**DATA EXTRACT**.

(begin)

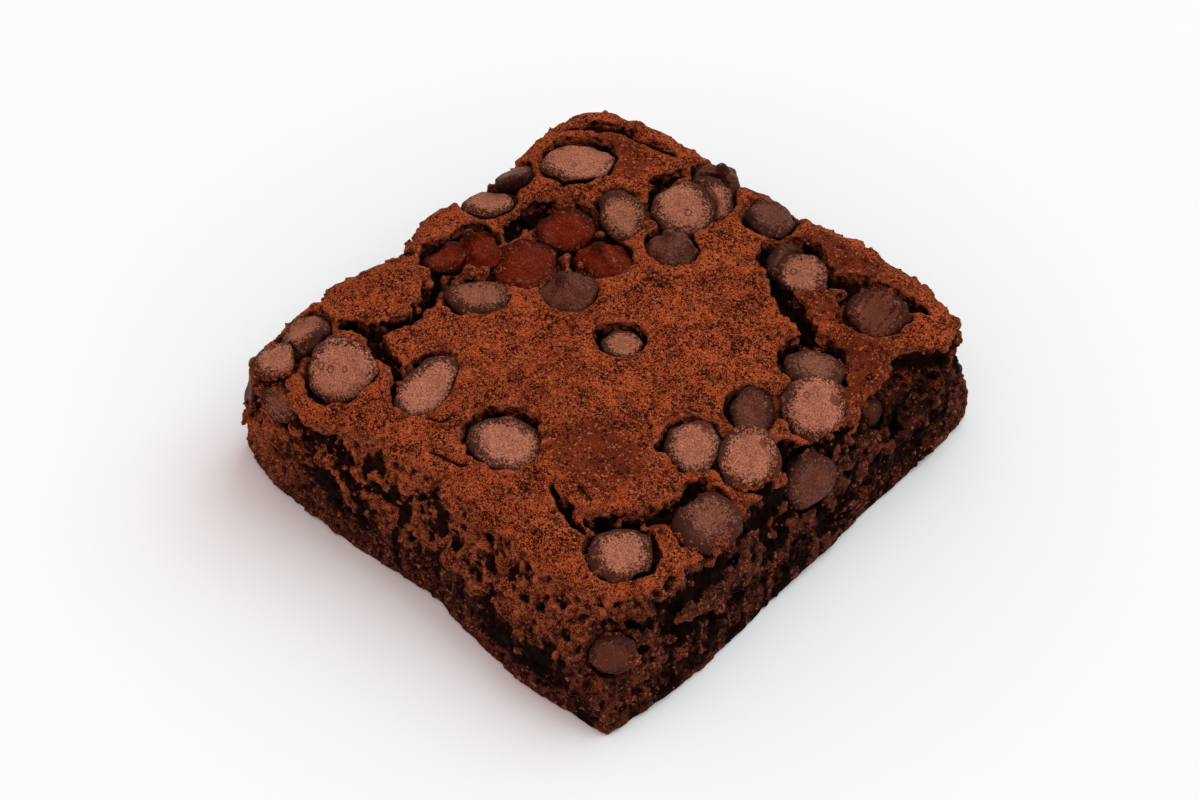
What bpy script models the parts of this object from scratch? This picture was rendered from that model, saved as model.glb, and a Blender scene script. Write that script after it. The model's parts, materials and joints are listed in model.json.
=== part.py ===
"""A chocolate brownie: a cut square of cake under a cracked crust, set with chocolate drops.

The cake is a box mapped between four wavy sides and a domed crust, then cut by its cracks, its
broken hollows and one pocket for each drop.  The tables below are in millimetres, and MM turns
them into Blender's metres.
"""

import math
from collections import namedtuple

import bmesh
import bpy
from mathutils import Matrix, Vector, noise

MM = 0.001

# Driving dimensions of the cake, in millimetres
HALF_WIDTH = 39.0
HALF_DEPTH = 41.0
CRUST_HEIGHT = 22.3
LIP_ROUNDING = 1.4
CELLS_ACROSS = 30
LEVELS = (0.0, 0.12, 0.27, 0.42, 0.56, 0.70, 0.82, 0.93, 1.0)

# How far each side stands out from the centre at the foot and at the crust's lip, given as
# (place along the side, distance), with smooth curves between
FOOT = {
    "east": ((-40, 38.2), (-22, 39.6), (2, 38.6), (24, 38.0), (40, 38.6)),
    "north": ((-36, 38.5), (-10, 40.0), (10, 41.2), (35, 42.0)),
    "west": ((-38, 40.3), (-20, 39.2), (0, 38.0), (20, 38.2), (36, 38.0)),
    "south": ((-38, 39.8), (-26, 41.1), (-7, 40.6), (3, 39.4), (15, 41.0), (24, 42.0), (36, 41.0)),
}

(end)

Select the lines that carry the string "Blender" and copy them.

**PROBLEM SOLUTION**.
What bpy script models the parts of this object from scratch? This picture was rendered from that model, saved as model.glb, and a Blender scene script. Write that script after it. The model's parts, materials and joints are listed in model.json.
them into Blender's metres.